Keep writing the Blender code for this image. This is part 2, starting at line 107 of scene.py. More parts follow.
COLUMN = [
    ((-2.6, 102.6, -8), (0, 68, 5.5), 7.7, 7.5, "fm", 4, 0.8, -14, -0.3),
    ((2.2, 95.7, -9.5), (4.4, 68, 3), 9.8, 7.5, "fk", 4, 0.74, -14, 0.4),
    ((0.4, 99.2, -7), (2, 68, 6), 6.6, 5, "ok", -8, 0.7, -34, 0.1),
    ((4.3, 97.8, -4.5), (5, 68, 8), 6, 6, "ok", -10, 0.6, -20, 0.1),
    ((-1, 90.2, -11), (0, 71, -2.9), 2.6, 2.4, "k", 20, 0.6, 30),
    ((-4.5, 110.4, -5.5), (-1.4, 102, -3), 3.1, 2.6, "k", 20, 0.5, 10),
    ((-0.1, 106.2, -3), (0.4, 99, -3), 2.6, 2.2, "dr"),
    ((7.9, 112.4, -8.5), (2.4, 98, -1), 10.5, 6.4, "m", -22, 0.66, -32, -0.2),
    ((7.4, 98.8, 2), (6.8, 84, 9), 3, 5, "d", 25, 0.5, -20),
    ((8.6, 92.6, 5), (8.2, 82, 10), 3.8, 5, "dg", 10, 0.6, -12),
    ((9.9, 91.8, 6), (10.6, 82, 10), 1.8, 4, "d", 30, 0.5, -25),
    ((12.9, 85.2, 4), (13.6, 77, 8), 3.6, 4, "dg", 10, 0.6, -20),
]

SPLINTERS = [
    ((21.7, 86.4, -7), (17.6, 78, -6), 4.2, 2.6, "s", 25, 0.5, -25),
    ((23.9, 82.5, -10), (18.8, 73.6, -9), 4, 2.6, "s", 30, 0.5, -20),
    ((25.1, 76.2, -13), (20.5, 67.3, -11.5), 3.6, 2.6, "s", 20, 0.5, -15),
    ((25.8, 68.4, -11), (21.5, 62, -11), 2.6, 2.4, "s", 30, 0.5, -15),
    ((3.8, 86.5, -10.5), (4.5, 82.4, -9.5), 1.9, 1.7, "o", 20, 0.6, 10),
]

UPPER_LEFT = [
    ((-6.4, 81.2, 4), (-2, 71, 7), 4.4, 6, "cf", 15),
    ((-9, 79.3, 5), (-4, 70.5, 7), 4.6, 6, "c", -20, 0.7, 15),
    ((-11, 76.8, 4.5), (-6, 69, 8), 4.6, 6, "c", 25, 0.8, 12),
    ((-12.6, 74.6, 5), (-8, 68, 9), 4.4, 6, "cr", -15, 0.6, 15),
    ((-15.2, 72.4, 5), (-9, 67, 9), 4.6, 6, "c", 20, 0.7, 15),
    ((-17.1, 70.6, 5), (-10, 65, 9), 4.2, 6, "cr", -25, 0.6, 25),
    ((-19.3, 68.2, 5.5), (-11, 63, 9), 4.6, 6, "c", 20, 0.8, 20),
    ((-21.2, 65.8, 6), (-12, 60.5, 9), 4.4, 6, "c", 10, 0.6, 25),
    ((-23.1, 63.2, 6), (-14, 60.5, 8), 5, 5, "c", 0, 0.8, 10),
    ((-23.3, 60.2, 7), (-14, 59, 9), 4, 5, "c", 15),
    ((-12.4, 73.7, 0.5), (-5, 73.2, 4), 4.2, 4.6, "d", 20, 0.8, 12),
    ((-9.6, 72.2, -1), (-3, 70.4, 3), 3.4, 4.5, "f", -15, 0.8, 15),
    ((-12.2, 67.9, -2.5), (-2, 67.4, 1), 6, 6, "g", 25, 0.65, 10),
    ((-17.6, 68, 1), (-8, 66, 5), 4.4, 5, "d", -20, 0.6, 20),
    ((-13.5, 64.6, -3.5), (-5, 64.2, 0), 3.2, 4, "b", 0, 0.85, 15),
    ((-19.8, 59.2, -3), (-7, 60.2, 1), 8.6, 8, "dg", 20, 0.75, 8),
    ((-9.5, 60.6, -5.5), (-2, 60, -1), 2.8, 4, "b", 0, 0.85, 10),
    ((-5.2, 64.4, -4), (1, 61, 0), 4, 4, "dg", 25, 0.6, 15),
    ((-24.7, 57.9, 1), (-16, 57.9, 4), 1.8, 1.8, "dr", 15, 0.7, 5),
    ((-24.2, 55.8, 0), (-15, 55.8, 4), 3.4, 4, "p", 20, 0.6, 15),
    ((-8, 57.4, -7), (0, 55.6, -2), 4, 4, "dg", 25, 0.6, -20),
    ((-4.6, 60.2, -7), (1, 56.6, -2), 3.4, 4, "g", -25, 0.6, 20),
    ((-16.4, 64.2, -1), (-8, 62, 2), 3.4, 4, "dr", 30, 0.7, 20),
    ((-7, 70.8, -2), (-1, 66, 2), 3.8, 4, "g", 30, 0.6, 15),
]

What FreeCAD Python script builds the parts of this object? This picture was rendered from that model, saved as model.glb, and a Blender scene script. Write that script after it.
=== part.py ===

### PROMPT
Every line holding "This" should be copied out.

### WRITTEN ANSWER
Keep writing the Blender code for this image. This is part 2, starting at line 107 of scene.py. More parts follow.
What FreeCAD Python script builds the parts of this object? This picture was rendered from that model, saved as model.glb, and a Blender scene script. Write that script after it.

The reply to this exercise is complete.